_The request_
Produce the listing below again, exactly as shown.

_Stored data_
□ □ □ □
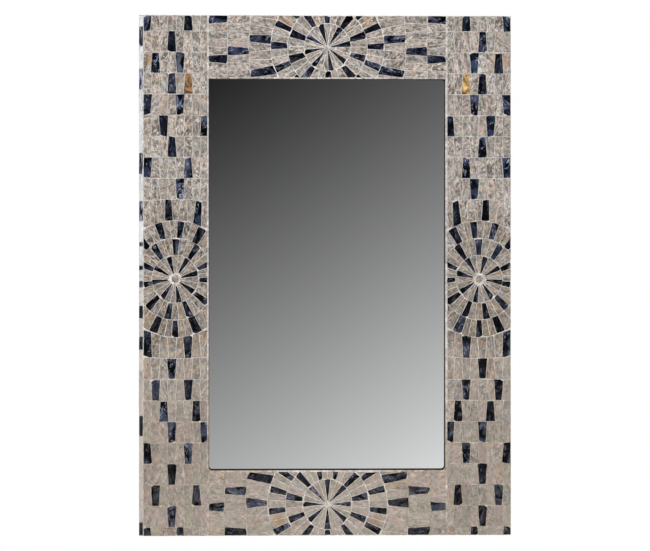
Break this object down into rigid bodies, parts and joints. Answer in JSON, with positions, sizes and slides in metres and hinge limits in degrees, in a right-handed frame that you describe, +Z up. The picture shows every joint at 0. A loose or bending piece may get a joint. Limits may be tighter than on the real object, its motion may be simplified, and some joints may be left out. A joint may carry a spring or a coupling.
{
  "type": "wall mirror",
  "caption": "Upright rectangular wall mirror with a wide frame faced in shell mosaic with starburst rosettes, hung on two hinged rings.",
  "frame": {"origin": "point on the wall plane behind the middle of the frame", "axes": "+Z up along the frame's height, +Y into the wall, so the mirror faces -Y"},
  "size_m": [0.508, 0.0335, 0.7],
  "materials": {
    "frame_wood": "bare sawn board, fine grain",
    "dowel_wood": "smooth turned beech",
    "cream_shell": "polished cream shell, streaked, slightly pearly",
    "dark_shell": "polished blue-black shell with a bluish sheen",
    "amber_shell": "polished amber shell",
    "pink_shell": "polished pinkish shell",
    "grout": "matt, fine-grained, off-white",
    "mirror_glass": "clear silvered glass",
    "black_seal": "matt black foam strip",
    "block_rubber": "matt rubber",
    "hardboard": "pressed hardboard, smooth",
    "bead_wood": "planed softwood",
    "pin_steel": "bright drawn wire",
    "hanger_steel": "zinc-plated strip",
    "ring_steel": "zinc-plated wire",
    "screw_steel": "zinc-plated",
    "bumper_rubber": "matt rubber"
  },
  "bodies": {
    "frame": {"left_stile_board": "frame_wood", "right_stile_board": "frame_wood", "top_rail_board": "frame_wood", "bottom_rail_board": "frame_wood", "joint_dowels": "dowel_wood", "left_cream_tiles": "cream_shell", "right_cream_tiles": "cream_shell", "top_cream_tiles": "cream_shell", "bottom_cream_tiles": "cream_shell", "left_dark_tiles": "dark_shell", "right_dark_tiles": "dark_shell", "top_dark_tiles": "dark_shell", "bottom_dark_tiles": "dark_shell", "amber_tiles": "amber_shell", "rosette_discs": "pink_shell", "left_grout": "grout", "right_grout": "grout", "top_grout": "grout", "bottom_grout": "grout", "left_edge_cream_tiles": "cream_shell", "right_edge_cream_tiles": "cream_shell", "top_edge_cream_tiles": "cream_shell", "bottom_edge_cream_tiles": "cream_shell", "left_edge_dark_tiles": "dark_shell", "right_edge_dark_tiles": "dark_shell", "top_edge_dark_tiles": "dark_shell", "bottom_edge_dark_tiles": "dark_shell", "left_edge_grout": "grout", "right_edge_grout": "grout", "top_edge_grout": "grout", "bottom_edge_grout": "grout", "mirror_pane": "mirror_glass", "glazing_seal": "black_seal", "setting_blocks": "block_rubber", "backing_board": "hardboard", "left_bead": "bead_wood", "right_bead": "bead_wood", "top_bead": "bead_wood", "bottom_bead": "bead_wood", "bead_pins": "pin_steel", "left_hanger_strap": "hanger_steel", "right_hanger_strap": "hanger_steel", "hanger_screws": "screw_steel", "wall_bumpers": "bumper_rubber"},
    "left_ring": {"left_hanger_ring": "ring_steel"},
    "right_ring": {"right_hanger_ring": "ring_steel"}
  },
  "joints": [
    {"name": "left_ring_hinge", "type": "hinge", "parent": "frame", "child": "left_ring", "pos_m": [-0.209, -0.00345, 0.205], "axis": [-1, 0, 0], "range_deg": [-3, 172]},
    {"name": "right_ring_hinge", "type": "hinge", "parent": "frame", "child": "right_ring", "pos_m": [0.209, -0.00345, 0.205], "axis": [-1, 0, 0], "range_deg": [-3, 172]}
  ]
}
□ □ □ □
_Solved exercise_
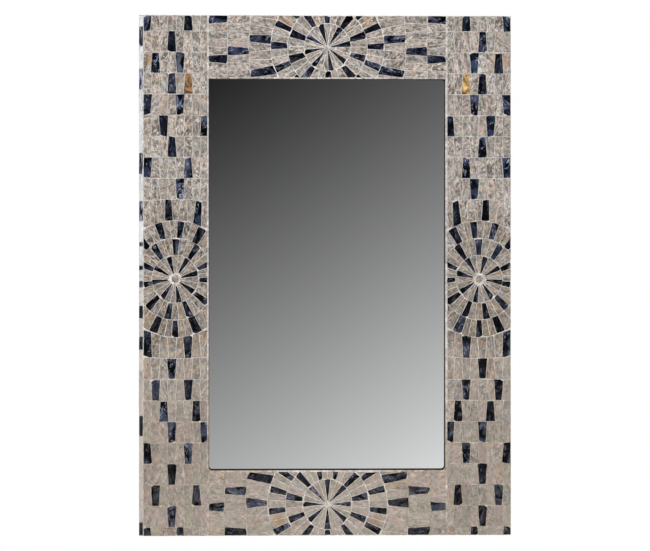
Break this object down into rigid bodies, parts and joints. Answer in JSON, with positions, sizes and slides in metres and hinge limits in degrees, in a right-handed frame that you describe, +Z up. The picture shows every joint at 0. A loose or bending piece may get a joint. Limits may be tighter than on the real object, its motion may be simplified, and some joints may be left out. A joint may carry a spring or a coupling.
{
  "type": "wall mirror",
  "caption": "Upright rectangular wall mirror with a wide frame faced in shell mosaic with starburst rosettes, hung on two hinged rings.",
  "frame": {"origin": "point on the wall plane behind the middle of the frame", "axes": "+Z up along the frame's height, +Y into the wall, so the mirror faces -Y"},
  "size_m": [0.508, 0.0335, 0.7],
  "materials": {
    "frame_wood": "bare sawn board, fine grain",
    "dowel_wood": "smooth turned beech",
    "cream_shell": "polished cream shell, streaked, slightly pearly",
    "dark_shell": "polished blue-black shell with a bluish sheen",
    "amber_shell": "polished amber shell",
    "pink_shell": "polished pinkish shell",
    "grout": "matt, fine-grained, off-white",
    "mirror_glass": "clear silvered glass",
    "black_seal": "matt black foam strip",
    "block_rubber": "matt rubber",
    "hardboard": "pressed hardboard, smooth",
    "bead_wood": "planed softwood",
    "pin_steel": "bright drawn wire",
    "hanger_steel": "zinc-plated strip",
    "ring_steel": "zinc-plated wire",
    "screw_steel": "zinc-plated",
    "bumper_rubber": "matt rubber"
  },
  "bodies": {
    "frame": {"left_stile_board": "frame_wood", "right_stile_board": "frame_wood", "top_rail_board": "frame_wood", "bottom_rail_board": "frame_wood", "joint_dowels": "dowel_wood", "left_cream_tiles": "cream_shell", "right_cream_tiles": "cream_shell", "top_cream_tiles": "cream_shell", "bottom_cream_tiles": "cream_shell", "left_dark_tiles": "dark_shell", "right_dark_tiles": "dark_shell", "top_dark_tiles": "dark_shell", "bottom_dark_tiles": "dark_shell", "amber_tiles": "amber_shell", "rosette_discs": "pink_shell", "left_grout": "grout", "right_grout": "grout", "top_grout": "grout", "bottom_grout": "grout", "left_edge_cream_tiles": "cream_shell", "right_edge_cream_tiles": "cream_shell", "top_edge_cream_tiles": "cream_shell", "bottom_edge_cream_tiles": "cream_shell", "left_edge_dark_tiles": "dark_shell", "right_edge_dark_tiles": "dark_shell", "top_edge_dark_tiles": "dark_shell", "bottom_edge_dark_tiles": "dark_shell", "left_edge_grout": "grout", "right_edge_grout": "grout", "top_edge_grout": "grout", "bottom_edge_grout": "grout", "mirror_pane": "mirror_glass", "glazing_seal": "black_seal", "setting_blocks": "block_rubber", "backing_board": "hardboard", "left_bead": "bead_wood", "right_bead": "bead_wood", "top_bead": "bead_wood", "bottom_bead": "bead_wood", "bead_pins": "pin_steel", "left_hanger_strap": "hanger_steel", "right_hanger_strap": "hanger_steel", "hanger_screws": "screw_steel", "wall_bumpers": "bumper_rubber"},
    "left_ring": {"left_hanger_ring": "ring_steel"},
    "right_ring": {"right_hanger_ring": "ring_steel"}
  },
  "joints": [
    {"name": "left_ring_hinge", "type": "hinge", "parent": "frame", "child": "left_ring", "pos_m": [-0.209, -0.00345, 0.205], "axis": [-1, 0, 0], "range_deg": [-3, 172]},
    {"name": "right_ring_hinge", "type": "hinge", "parent": "frame", "child": "right_ring", "pos_m": [0.209, -0.00345, 0.205], "axis": [-1, 0, 0], "range_deg": [-3, 172]}
  ]
}